Now we know $A+B=180^\circ - C$
$$2\sin\frac A2\sin \frac B2=\cos\frac{A-B}2-\cos\frac{A+B}2=\cos\frac{A-B}2-\cos\frac {180^\circ - C}2=$$
$$\cos\frac{A-B}2-\sin\frac C2\tag{2}$$
Consider the maximum value the last expression in (2) can get. Obviously the first item should be as big as possible and the second one as small as possible. The first tiem can have a maximum value of 1 (in case $A=B$). For all other values of $A,B$, the first term is smaller. The second term is some positive number, definitively between 0 and $\frac 12$.

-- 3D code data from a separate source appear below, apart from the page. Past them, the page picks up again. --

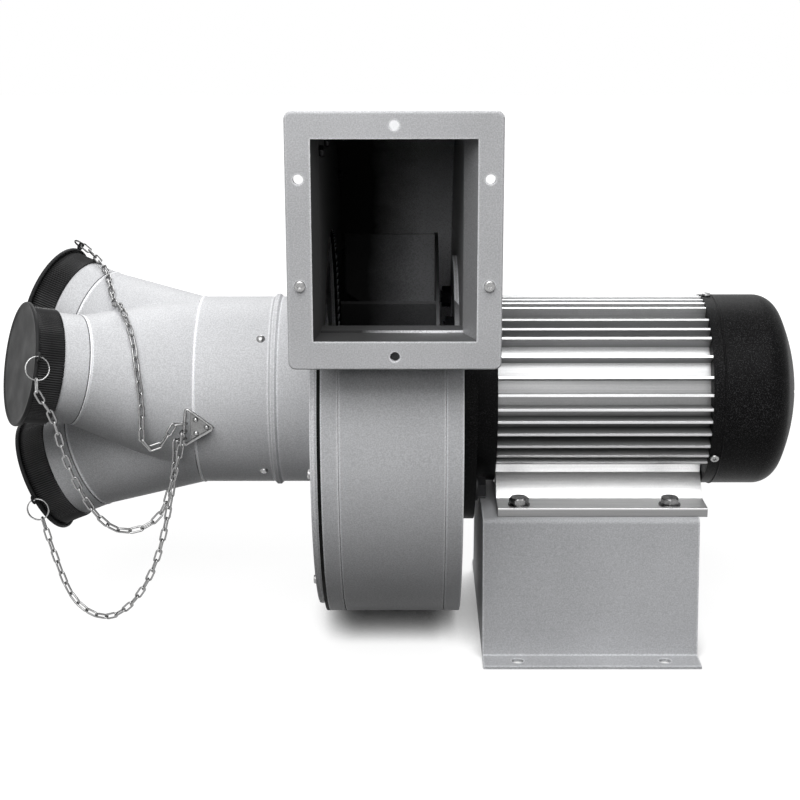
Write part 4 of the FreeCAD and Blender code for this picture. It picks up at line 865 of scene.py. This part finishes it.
def soften_shading(thing: bpy.types.Object, limit: float = 32.0) -> None:
    """Shades a CAD mesh smoothly over its tangent facets, and leaves its points alone.

    Args:
        thing: the node's object.
        limit: the angle in degrees over which an edge stays sharp.
    """
    mesh = thing.data
    _, merged = merged_points(mesh)
    corners = np.zeros(len(mesh.loops), int)
    mesh.loops.foreach_get("vertex_index", corners)
    owners = np.zeros(len(mesh.loops), int)
    flats = np.zeros((len(mesh.polygons), 3))
    areas = np.zeros(len(mesh.polygons))
    for polygon in mesh.polygons:
        owners[polygon.loop_start:polygon.loop_start + polygon.loop_total] = polygon.index
        flats[polygon.index], areas[polygon.index] = polygon.normal, polygon.area
    groups = merged[corners]
    order = np.argsort(groups, kind="stable")
    edges = np.flatnonzero(np.diff(groups[order])) + 1
    normals = flats[owners]
    floor = math.cos(math.radians(limit))
    for members in np.split(order, edges):
        own = flats[owners[members]]
        near = (own @ own.T) > floor
        mixed = near @ (own * (areas[owners[members]][:, None] + TINY_AREA))
        lengths = np.linalg.norm(mixed, axis=1, keepdims=True)
        normals[members] = np.where(lengths > TINY_LENGTH, mixed / np.maximum(lengths, TINY_LENGTH), own)
    mesh.polygons.foreach_set("use_smooth", [True] * len(mesh.polygons))
    mesh.normals_split_custom_set([tuple(n) for n in normals])


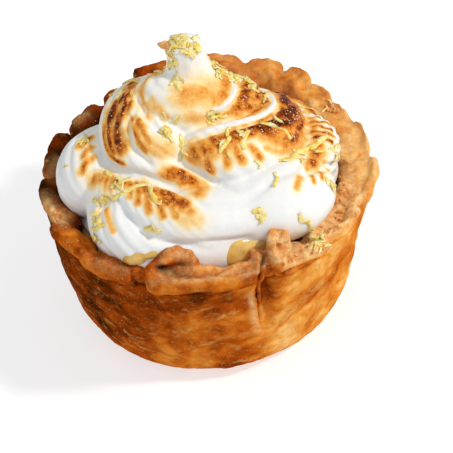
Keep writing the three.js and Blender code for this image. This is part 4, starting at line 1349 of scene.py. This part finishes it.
def tangle(spot, spread, count, chance):
    """Lines of pixels of a tuft of short curly shreds."""
    lines = []
    for _ in range(count):
        at = [chance.gauss(spot[k], spread[k]) for k in (0, 1)]
        heading, bend = chance.uniform(0, ANY_TURN), chance.uniform(-0.5, 0.5)
        line = []
        for _ in range(chance.randint(4, 7)):
            line.append(tuple(at))
            at = [at[0] + TUFT_STEP * math.cos(heading), at[1] + TUFT_STEP * math.sin(heading)]
            heading += bend + chance.uniform(-0.25, 0.25)
        lines.append((chance.uniform(*TUFT_WIDTHS), line))
    return lines


def shreds_behind(tree, chance):
    """Shreds scattered over the back, each following the surface for a few millimetres."""
    strips = []
    for _ in range(SHREDS_BEHIND):
        above = Vector(polar(chance.uniform(5, 175), chance.uniform(5, 30), 100))
        heading, run, width = chance.uniform(0, ANY_TURN), chance.uniform(2.5, 6), chance.uniform(0.6, 1.2)
        point, normal, _, _ = tree.ray_cast(above, Vector((0, 0, -1)))
        if point is not None and point.z > CURD_HEIGHT + SHREDS_BEHIND_FOOT:
            side = Quaternion(normal, heading) @ normal.orthogonal().normalized()
            steps = [point + run * (step / 5 - 0.5) * side for step in range(6)]
            spots = [tree.find_nearest(step) for step in steps]
            points, away = np.array([spot[0] for spot in spots]), np.array([spot[1] for spot in spots])
            strips.append(shred(points, away, width, chance))
    return strips


def zest_piece(meringue_tree, crust_tree):
    """Makes all the shreds of zest, on the meringue and on the pastry."""
    chance = random.Random(5)
    strips = []
    tufts = [line for tuft in TUFTS for line in tangle(*tuft, chance)]
    tufts_on_pastry = [line for tuft in TUFTS_ON_PASTRY for line in tangle(*tuft, chance)]
    for tree, table in ((meringue_tree, SHREDS + tufts), (crust_tree, SHREDS_ON_PASTRY + tufts_on_pastry)):
        for width, pixels in table:
            points, away = traced(tree, pixels)
            if len(points) > 2:
                strips.append(shred(points, away, ZEST_WIDENING * width, chance))
    strips += shreds_behind(meringue_tree, chance)
    piece = finished("lemon_zest", gathered(strips), ZEST_SKIN)
    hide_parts("meringue")


# ---- Crumbs ------------------------------------------------------------------------------------

# Loose crumbs of pastry: the pixel of the middle, how far they spread, how many, and their largest
# radius in millimetres.
CRUMBS = [
    ((56, 218), (3, 4), 11, 1.0), ((342, 190), (4, 12), 12, 0.7), ((338, 222), (5, 8), 12, 0.8),
    ((320, 250), (9, 4), 9, 0.7), ((333, 108), (5, 6), 8, 0.7), ((290, 260), (8, 4), 5, 0.6),
]
TIP_CRUMBS = [((168, 40), 1.3), ((167, 45), 1.5), ((169, 49), 0.9)]  # with their radius
TIP_CRUMB_ASIDE = 0.45  # how far they stand out to the left of the tip
CRUMB_BAKE, CRUMB_PALENESS = 0.3, 0.85


def crumb(place, radius, chance):
    """A rough, squashed crumb of pastry."""
    bm = bmesh.new()
    bmesh.ops.create_icosphere(bm, subdivisions=3, radius=radius)
    co = places(bm)
    bumps = noise_at(co, 1.2 * radius, seed=chance.random())
    rough = 1 + 0.6 * bumps + 0.5 * crumbs_at(co, radius, chance.random())
    squash = np.array([chance.uniform(0.5, 1.2) for _ in range(3)])
    move_to(bm, co * rough[:, None] * squash + np.array(place))
    return bm


def crumb_piece(crust_tree, meringue_tree):
    """Makes the loose crumbs on the rim and the cluster on the tip."""
    chance = random.Random(9)
    bits = []
    for (u, v), (wide, high), count, largest in CRUMBS:
        for _ in range(count):
            pixel = (chance.gauss(u, 0.6 * wide), chance.gauss(v, 0.6 * high))
            point, normal, _, _ = crust_tree.ray_cast(EYE, sight(pixel))
            radius = largest * chance.uniform(0.35, 1)
            if point is not None and normal.z > 0.1:
                bits.append(crumb(point + 0.4 * radius * normal, radius, chance))
    for pixel, radius in TIP_CRUMBS:
        point, normal, _, _ = meringue_tree.ray_cast(EYE, sight(pixel))
        if point is not None:
            bits.append(crumb(point - TIP_CRUMB_ASIDE * EYE_RIGHT, radius, chance))
    bm = gathered(bits)
    count = len(bm.verts)
    values = {"bake_and_shade": [CRUMB_BAKE] * count, "pale": [CRUMB_PALENESS] * count}
    piece = finished("pastry_crumbs", bm, PASTRY_SKIN, values)


# ---- Floor, light and camera -------------------------------------------------------------------


FLOOR_SIZE = 4  # metres
FLOOR_DROP = 0.0002  # metres below the base, so that the two don't touch
FLOOR_GLOW = 0.62  # light that the pale floor gives off by itself
WORLD_GLOW = 0.43


def set_stage():
    """Makes the pale paper that the pie stands on."""
    bpy.ops.mesh.primitive_plane_add(size=FLOOR_SIZE, location=(0, 0, -FLOOR_DROP))
    floor = bpy.context.object
    floor.name = "floor"
    material, tree, shader = new_material("paper_backdrop")
    shade = ramp(tree, pattern(tree, 40, detail=2), [(0.0, tint("#B4B4B4")), (1.0, tint("#BCBCBC"))])
    tree.links.new(shade, shader.inputs["Base Color"])
    shader.inputs["Roughness"].default_value = 0.9
    shader.inputs["Emission Color"].default_value = (1, 1, 1, 1)
    shader.inputs["Emission Strength"].default_value = FLOOR_GLOW
    floor.data.materials.append(material)


def area_light(name, azimuth, elevation, size, power, colour):
    """A square lamp a metre from the pie; azimuth 0 is the front and 90 the right."""
    a, e = math.radians(azimuth), math.radians(elevation)
    lamp = bpy.data.lights.new(name, "AREA")
    lamp.shape, lamp.size, lamp.energy, lamp.color = "SQUARE", size, power, colour
    light = bpy.data.objects.new(name, lamp)
    direction = Vector((math.sin(a) * math.cos(e), -math.cos(a) * math.cos(e), math.sin(e)))
    light.location = Vector((0, 0, AIM_HEIGHT * MM)) + direction
    light.rotation_mode = "QUATERNION"
    light.rotation_quaternion = direction.to_track_quat("Z", "Y")
    bpy.context.scene.collection.objects.link(light)


def set_lights():
    """A small sun from the right, a wide sky from the left and an even glow all round."""
    area_light("sun", azimuth=68, elevation=46, size=0.1, power=6.15, colour=(1.0, 0.98, 0.94))
    area_light("sky", azimuth=-55, elevation=55, size=1.2, power=2.6, colour=(0.92, 0.96, 1.0))
    world = bpy.data.worlds.new("studio")
    world.use_nodes = True
    background = world.node_tree.nodes["Background"]
    background.inputs["Color"].default_value = (0.96, 0.98, 1.0, 1)
    background.inputs["Strength"].default_value = WORLD_GLOW
    bpy.context.scene.world = world
    bpy.context.scene.view_settings.view_transform = "Standard"


def set_camera():
    """The camera whose pixels the shreds, strokes and creases are given in."""
    data = bpy.data.cameras.new("camera")
    data.sensor_width = SENSOR_WIDTH
    data.lens = FOCAL_PIXELS / VIEW_PIXELS * data.sensor_width
    camera = bpy.data.objects.new("camera", data)
    axes = Matrix((EYE_RIGHT, EYE_UP, -EYE_FORWARD)).transposed().to_4x4()
    place = (EYE + Vector((*AXIS_OFFSET, 0))) * MM
    camera.matrix_world = Matrix.Translation(place) @ axes
    data.clip_start = NEAREST_SEEN
    bpy.context.scene.collection.objects.link(camera)
    bpy.context.scene.camera = camera


crust_tree = crust_piece()
curd_piece()
meringue_tree = meringue_piece()
zest_piece(meringue_tree, crust_tree)
crumb_piece(crust_tree, meringue_tree)
set_stage()
set_lights()
set_camera()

So the maximum value the expression (2) can get is actually smaller than 1 (the biggest value is achieved for $B=C$ and infinitesimally small value of angle $C$). For arbitrary values of $A,B,C$ it is now obvius that: $$2\sin\frac A2\sin \frac B2\lt 1$$
$$\sin\frac A2\sin \frac B2\lt \frac 12\tag{3}$$
By combining (1) and (3) we get:
$$\sin\frac A2\sin\frac B2\sin\frac C2\lt\frac14$$